── INPUT FOR THIS TASK ──

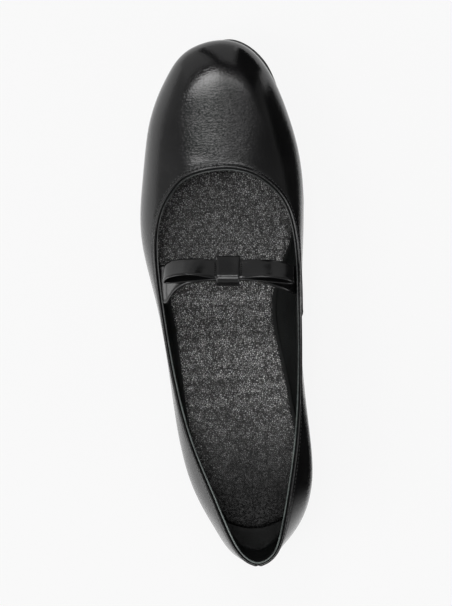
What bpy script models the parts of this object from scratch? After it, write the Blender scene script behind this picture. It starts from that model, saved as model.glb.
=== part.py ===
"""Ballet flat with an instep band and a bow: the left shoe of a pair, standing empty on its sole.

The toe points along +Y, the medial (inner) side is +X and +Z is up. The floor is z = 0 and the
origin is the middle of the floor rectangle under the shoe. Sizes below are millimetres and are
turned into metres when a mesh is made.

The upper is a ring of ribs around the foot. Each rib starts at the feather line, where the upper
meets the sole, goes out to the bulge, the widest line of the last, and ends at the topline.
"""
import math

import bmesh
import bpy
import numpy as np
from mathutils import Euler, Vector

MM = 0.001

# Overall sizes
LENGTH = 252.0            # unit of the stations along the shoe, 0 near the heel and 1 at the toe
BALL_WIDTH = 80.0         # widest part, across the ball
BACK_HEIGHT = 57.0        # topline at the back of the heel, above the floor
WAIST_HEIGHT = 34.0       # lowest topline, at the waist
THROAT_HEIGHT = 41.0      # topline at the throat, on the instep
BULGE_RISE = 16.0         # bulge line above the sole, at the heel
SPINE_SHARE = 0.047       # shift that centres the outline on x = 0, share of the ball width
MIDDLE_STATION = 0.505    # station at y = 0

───
── INPUT FOR THIS TASK ──

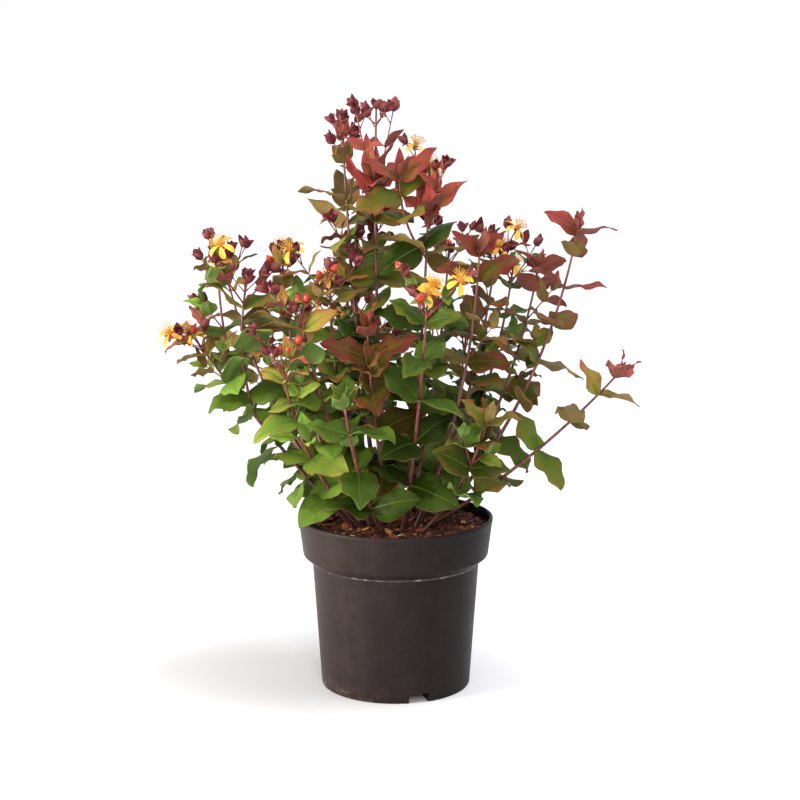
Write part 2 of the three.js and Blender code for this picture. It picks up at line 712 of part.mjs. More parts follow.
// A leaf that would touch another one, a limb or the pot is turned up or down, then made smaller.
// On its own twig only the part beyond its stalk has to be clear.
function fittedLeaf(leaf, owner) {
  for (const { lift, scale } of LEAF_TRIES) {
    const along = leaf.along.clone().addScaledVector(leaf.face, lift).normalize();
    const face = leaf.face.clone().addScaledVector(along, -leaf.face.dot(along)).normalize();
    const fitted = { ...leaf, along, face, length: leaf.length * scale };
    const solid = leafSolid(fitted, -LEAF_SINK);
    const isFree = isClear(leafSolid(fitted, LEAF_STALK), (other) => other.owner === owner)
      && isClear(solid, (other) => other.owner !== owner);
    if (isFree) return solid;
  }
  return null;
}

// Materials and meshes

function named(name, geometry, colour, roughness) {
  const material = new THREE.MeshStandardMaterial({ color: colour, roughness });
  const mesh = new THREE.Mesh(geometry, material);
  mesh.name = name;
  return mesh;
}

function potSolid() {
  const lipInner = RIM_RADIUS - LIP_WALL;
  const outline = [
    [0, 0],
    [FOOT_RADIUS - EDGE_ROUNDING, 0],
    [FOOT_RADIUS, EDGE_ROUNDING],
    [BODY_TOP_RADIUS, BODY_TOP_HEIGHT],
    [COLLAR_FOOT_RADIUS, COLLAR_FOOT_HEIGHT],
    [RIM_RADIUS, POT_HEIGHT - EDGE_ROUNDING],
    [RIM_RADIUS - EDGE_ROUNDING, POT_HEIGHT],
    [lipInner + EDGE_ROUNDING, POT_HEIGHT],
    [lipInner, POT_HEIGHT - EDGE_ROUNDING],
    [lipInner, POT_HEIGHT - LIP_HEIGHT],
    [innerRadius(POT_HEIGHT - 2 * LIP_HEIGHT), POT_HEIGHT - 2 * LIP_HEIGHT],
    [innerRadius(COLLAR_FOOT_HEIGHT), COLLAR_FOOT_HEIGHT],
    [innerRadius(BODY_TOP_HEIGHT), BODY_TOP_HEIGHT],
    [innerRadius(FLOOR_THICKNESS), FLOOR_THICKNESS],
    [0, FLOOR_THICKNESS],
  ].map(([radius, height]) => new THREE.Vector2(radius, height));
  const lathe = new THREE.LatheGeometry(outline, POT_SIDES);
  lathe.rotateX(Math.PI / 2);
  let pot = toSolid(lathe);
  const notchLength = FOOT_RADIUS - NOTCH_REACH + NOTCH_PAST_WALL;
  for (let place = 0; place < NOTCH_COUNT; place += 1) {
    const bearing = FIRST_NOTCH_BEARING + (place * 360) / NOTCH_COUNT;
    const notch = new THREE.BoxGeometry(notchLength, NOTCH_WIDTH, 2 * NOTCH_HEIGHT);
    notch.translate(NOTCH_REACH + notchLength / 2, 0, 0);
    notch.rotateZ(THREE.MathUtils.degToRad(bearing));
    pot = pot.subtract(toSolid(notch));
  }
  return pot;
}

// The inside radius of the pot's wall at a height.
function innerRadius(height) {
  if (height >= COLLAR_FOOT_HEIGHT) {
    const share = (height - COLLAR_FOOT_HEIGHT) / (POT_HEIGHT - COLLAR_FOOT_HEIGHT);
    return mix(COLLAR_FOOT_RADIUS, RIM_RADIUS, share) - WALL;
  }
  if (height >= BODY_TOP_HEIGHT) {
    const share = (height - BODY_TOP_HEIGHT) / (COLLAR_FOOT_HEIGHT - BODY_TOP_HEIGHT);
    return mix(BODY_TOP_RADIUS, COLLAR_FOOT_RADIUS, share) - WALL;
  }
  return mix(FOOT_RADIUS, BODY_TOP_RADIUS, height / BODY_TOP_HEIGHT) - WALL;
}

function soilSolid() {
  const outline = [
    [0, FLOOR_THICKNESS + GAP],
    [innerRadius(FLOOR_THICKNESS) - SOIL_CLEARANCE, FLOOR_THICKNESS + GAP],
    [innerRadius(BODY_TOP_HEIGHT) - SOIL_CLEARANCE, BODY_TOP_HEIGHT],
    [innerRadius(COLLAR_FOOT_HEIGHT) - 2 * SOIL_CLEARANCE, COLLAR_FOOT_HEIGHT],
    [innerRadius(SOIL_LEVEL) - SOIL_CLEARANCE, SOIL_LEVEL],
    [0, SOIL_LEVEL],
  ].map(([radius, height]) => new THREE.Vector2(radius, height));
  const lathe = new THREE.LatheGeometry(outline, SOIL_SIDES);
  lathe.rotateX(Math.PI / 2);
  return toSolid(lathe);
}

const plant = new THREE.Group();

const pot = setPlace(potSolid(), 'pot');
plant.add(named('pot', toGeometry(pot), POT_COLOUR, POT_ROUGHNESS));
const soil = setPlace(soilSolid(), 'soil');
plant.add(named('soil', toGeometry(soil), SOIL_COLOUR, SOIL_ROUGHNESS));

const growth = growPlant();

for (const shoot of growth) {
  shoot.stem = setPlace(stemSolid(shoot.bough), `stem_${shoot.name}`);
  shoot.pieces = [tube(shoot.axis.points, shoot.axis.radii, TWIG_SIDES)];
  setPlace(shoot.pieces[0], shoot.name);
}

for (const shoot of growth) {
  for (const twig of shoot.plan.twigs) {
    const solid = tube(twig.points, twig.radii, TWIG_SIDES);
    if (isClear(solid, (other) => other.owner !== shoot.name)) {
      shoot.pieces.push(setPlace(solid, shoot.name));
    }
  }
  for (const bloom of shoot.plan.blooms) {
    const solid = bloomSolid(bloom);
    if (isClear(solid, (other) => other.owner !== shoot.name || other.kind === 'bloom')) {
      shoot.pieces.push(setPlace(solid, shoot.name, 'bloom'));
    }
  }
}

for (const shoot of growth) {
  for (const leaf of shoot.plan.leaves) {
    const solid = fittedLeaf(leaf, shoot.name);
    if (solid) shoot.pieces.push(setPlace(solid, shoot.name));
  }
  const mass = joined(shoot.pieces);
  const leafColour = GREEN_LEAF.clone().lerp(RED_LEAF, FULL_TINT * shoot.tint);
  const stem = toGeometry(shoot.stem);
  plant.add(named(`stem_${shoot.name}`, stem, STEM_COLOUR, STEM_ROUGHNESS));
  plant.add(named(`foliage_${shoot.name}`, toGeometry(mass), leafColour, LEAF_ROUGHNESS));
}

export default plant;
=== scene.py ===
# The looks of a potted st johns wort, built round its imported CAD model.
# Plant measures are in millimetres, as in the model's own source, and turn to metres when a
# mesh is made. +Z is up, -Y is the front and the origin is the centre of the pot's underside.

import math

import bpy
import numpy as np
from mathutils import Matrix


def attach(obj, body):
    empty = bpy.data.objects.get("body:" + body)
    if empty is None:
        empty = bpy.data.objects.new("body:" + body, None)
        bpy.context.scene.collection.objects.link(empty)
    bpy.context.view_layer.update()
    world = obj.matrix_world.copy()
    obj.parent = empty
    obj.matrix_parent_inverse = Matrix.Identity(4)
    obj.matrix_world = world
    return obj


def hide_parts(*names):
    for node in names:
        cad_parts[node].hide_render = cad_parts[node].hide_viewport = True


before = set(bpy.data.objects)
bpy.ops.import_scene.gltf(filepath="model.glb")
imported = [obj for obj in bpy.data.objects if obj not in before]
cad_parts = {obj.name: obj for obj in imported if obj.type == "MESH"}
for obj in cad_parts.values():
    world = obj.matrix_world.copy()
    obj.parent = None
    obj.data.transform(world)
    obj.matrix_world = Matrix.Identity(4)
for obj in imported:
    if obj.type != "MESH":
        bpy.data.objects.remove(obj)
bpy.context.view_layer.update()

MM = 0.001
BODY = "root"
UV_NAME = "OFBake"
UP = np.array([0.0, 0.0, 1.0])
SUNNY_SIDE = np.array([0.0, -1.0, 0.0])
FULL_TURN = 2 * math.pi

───

- _EXERCISE DETAILS_: Out of the data above, set down the lines from the one with "const solid = bloomSolid(bloom);" to the one with "bpy.data.objects.remove(obj)", both included, exactly as written and with no additions.

- _ANSWER IN FULL_:
    const solid = bloomSolid(bloom);
    if (isClear(solid, (other) => other.owner !== shoot.name || other.kind === 'bloom')) {
      shoot.pieces.push(setPlace(solid, shoot.name, 'bloom'));
    }
  }
}

for (const shoot of growth) {
  for (const leaf of shoot.plan.leaves) {
    const solid = fittedLeaf(leaf, shoot.name);
    if (solid) shoot.pieces.push(setPlace(solid, shoot.name));
  }
  const mass = joined(shoot.pieces);
  const leafColour = GREEN_LEAF.clone().lerp(RED_LEAF, FULL_TINT * shoot.tint);
  const stem = toGeometry(shoot.stem);
  plant.add(named(`stem_${shoot.name}`, stem, STEM_COLOUR, STEM_ROUGHNESS));
  plant.add(named(`foliage_${shoot.name}`, toGeometry(mass), leafColour, LEAF_ROUGHNESS));
}

export default plant;
=== scene.py ===
# The looks of a potted st johns wort, built round its imported CAD model.
# Plant measures are in millimetres, as in the model's own source, and turn to metres when a
# mesh is made. +Z is up, -Y is the front and the origin is the centre of the pot's underside.

import math

import bpy
import numpy as np
from mathutils import Matrix


def attach(obj, body):
    empty = bpy.data.objects.get("body:" + body)
    if empty is None:
        empty = bpy.data.objects.new("body:" + body, None)
        bpy.context.scene.collection.objects.link(empty)
    bpy.context.view_layer.update()
    world = obj.matrix_world.copy()
    obj.parent = empty
    obj.matrix_parent_inverse = Matrix.Identity(4)
    obj.matrix_world = world
    return obj


def hide_parts(*names):
    for node in names:
        cad_parts[node].hide_render = cad_parts[node].hide_viewport = True


before = set(bpy.data.objects)
bpy.ops.import_scene.gltf(filepath="model.glb")
imported = [obj for obj in bpy.data.objects if obj not in before]
cad_parts = {obj.name: obj for obj in imported if obj.type == "MESH"}
for obj in cad_parts.values():
    world = obj.matrix_world.copy()
    obj.parent = None
    obj.data.transform(world)
    obj.matrix_world = Matrix.Identity(4)
for obj in imported:
    if obj.type != "MESH":
        bpy.data.objects.remove(obj)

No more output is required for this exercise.